### [Written problem]
Below is a listing; reproduce each line of it exactly.
:: Collected material
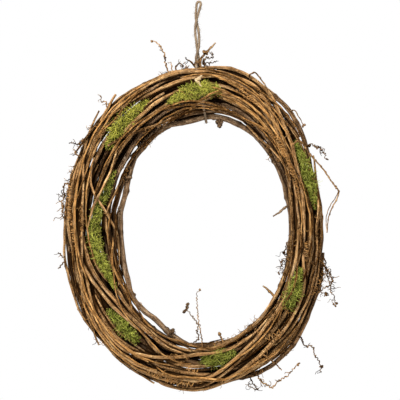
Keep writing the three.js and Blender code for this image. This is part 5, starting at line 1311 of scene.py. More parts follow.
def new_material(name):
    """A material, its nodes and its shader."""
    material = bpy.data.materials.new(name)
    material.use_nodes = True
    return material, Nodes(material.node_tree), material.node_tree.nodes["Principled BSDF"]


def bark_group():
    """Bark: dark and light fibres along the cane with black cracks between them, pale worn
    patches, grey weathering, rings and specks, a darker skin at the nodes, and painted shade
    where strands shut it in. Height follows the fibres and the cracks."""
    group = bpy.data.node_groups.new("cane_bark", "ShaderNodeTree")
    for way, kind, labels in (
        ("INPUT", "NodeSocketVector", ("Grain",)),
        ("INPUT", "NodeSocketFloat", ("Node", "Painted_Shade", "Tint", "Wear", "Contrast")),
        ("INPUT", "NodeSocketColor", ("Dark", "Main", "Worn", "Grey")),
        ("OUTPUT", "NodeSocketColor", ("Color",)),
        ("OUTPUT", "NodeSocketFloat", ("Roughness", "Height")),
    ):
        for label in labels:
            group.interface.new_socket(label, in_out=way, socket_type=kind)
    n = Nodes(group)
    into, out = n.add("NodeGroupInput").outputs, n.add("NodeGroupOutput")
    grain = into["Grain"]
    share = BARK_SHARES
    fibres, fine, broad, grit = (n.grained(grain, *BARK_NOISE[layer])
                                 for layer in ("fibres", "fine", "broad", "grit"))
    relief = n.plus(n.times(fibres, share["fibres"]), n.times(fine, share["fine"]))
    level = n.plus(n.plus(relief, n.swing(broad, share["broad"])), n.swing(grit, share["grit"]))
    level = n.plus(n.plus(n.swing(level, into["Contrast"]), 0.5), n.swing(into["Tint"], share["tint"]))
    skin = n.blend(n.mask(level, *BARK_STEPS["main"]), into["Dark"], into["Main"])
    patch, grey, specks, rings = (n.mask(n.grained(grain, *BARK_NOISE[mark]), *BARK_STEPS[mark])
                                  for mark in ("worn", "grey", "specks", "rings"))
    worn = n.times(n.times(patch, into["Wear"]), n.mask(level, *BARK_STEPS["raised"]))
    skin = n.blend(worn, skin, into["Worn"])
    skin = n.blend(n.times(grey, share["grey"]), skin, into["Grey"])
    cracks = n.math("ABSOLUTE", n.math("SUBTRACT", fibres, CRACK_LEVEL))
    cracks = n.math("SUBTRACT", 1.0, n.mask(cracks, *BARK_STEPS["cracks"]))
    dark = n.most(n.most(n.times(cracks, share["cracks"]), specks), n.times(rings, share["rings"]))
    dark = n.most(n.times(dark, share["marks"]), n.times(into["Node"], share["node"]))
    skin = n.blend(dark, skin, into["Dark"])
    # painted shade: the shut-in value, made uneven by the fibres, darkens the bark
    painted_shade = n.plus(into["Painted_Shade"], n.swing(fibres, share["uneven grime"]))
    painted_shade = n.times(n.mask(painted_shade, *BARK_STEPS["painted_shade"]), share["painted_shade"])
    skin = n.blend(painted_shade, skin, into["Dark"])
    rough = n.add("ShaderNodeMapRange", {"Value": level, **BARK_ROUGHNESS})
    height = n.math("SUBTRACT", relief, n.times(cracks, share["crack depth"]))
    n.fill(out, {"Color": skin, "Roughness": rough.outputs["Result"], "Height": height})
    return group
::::
### [Answer to this exercise]
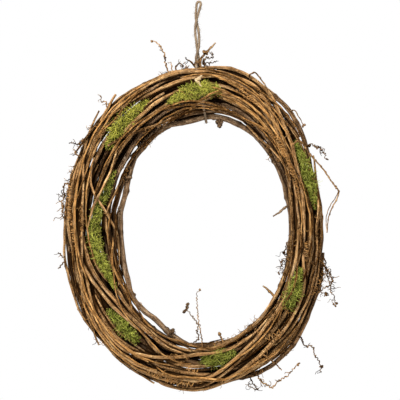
Keep writing the three.js and Blender code for this image. This is part 5, starting at line 1311 of scene.py. More parts follow.
def new_material(name):
    """A material, its nodes and its shader."""
    material = bpy.data.materials.new(name)
    material.use_nodes = True
    return material, Nodes(material.node_tree), material.node_tree.nodes["Principled BSDF"]


def bark_group():
    """Bark: dark and light fibres along the cane with black cracks between them, pale worn
    patches, grey weathering, rings and specks, a darker skin at the nodes, and painted shade
    where strands shut it in. Height follows the fibres and the cracks."""
    group = bpy.data.node_groups.new("cane_bark", "ShaderNodeTree")
    for way, kind, labels in (
        ("INPUT", "NodeSocketVector", ("Grain",)),
        ("INPUT", "NodeSocketFloat", ("Node", "Painted_Shade", "Tint", "Wear", "Contrast")),
        ("INPUT", "NodeSocketColor", ("Dark", "Main", "Worn", "Grey")),
        ("OUTPUT", "NodeSocketColor", ("Color",)),
        ("OUTPUT", "NodeSocketFloat", ("Roughness", "Height")),
    ):
        for label in labels:
            group.interface.new_socket(label, in_out=way, socket_type=kind)
    n = Nodes(group)
    into, out = n.add("NodeGroupInput").outputs, n.add("NodeGroupOutput")
    grain = into["Grain"]
    share = BARK_SHARES
    fibres, fine, broad, grit = (n.grained(grain, *BARK_NOISE[layer])
                                 for layer in ("fibres", "fine", "broad", "grit"))
    relief = n.plus(n.times(fibres, share["fibres"]), n.times(fine, share["fine"]))
    level = n.plus(n.plus(relief, n.swing(broad, share["broad"])), n.swing(grit, share["grit"]))
    level = n.plus(n.plus(n.swing(level, into["Contrast"]), 0.5), n.swing(into["Tint"], share["tint"]))
    skin = n.blend(n.mask(level, *BARK_STEPS["main"]), into["Dark"], into["Main"])
    patch, grey, specks, rings = (n.mask(n.grained(grain, *BARK_NOISE[mark]), *BARK_STEPS[mark])
                                  for mark in ("worn", "grey", "specks", "rings"))
    worn = n.times(n.times(patch, into["Wear"]), n.mask(level, *BARK_STEPS["raised"]))
    skin = n.blend(worn, skin, into["Worn"])
    skin = n.blend(n.times(grey, share["grey"]), skin, into["Grey"])
    cracks = n.math("ABSOLUTE", n.math("SUBTRACT", fibres, CRACK_LEVEL))
    cracks = n.math("SUBTRACT", 1.0, n.mask(cracks, *BARK_STEPS["cracks"]))
    dark = n.most(n.most(n.times(cracks, share["cracks"]), specks), n.times(rings, share["rings"]))
    dark = n.most(n.times(dark, share["marks"]), n.times(into["Node"], share["node"]))
    skin = n.blend(dark, skin, into["Dark"])
    # painted shade: the shut-in value, made uneven by the fibres, darkens the bark
    painted_shade = n.plus(into["Painted_Shade"], n.swing(fibres, share["uneven grime"]))
    painted_shade = n.times(n.mask(painted_shade, *BARK_STEPS["painted_shade"]), share["painted_shade"])
    skin = n.blend(painted_shade, skin, into["Dark"])
    rough = n.add("ShaderNodeMapRange", {"Value": level, **BARK_ROUGHNESS})
    height = n.math("SUBTRACT", relief, n.times(cracks, share["crack depth"]))
    n.fill(out, {"Color": skin, "Roughness": rough.outputs["Result"], "Height": height})
    return group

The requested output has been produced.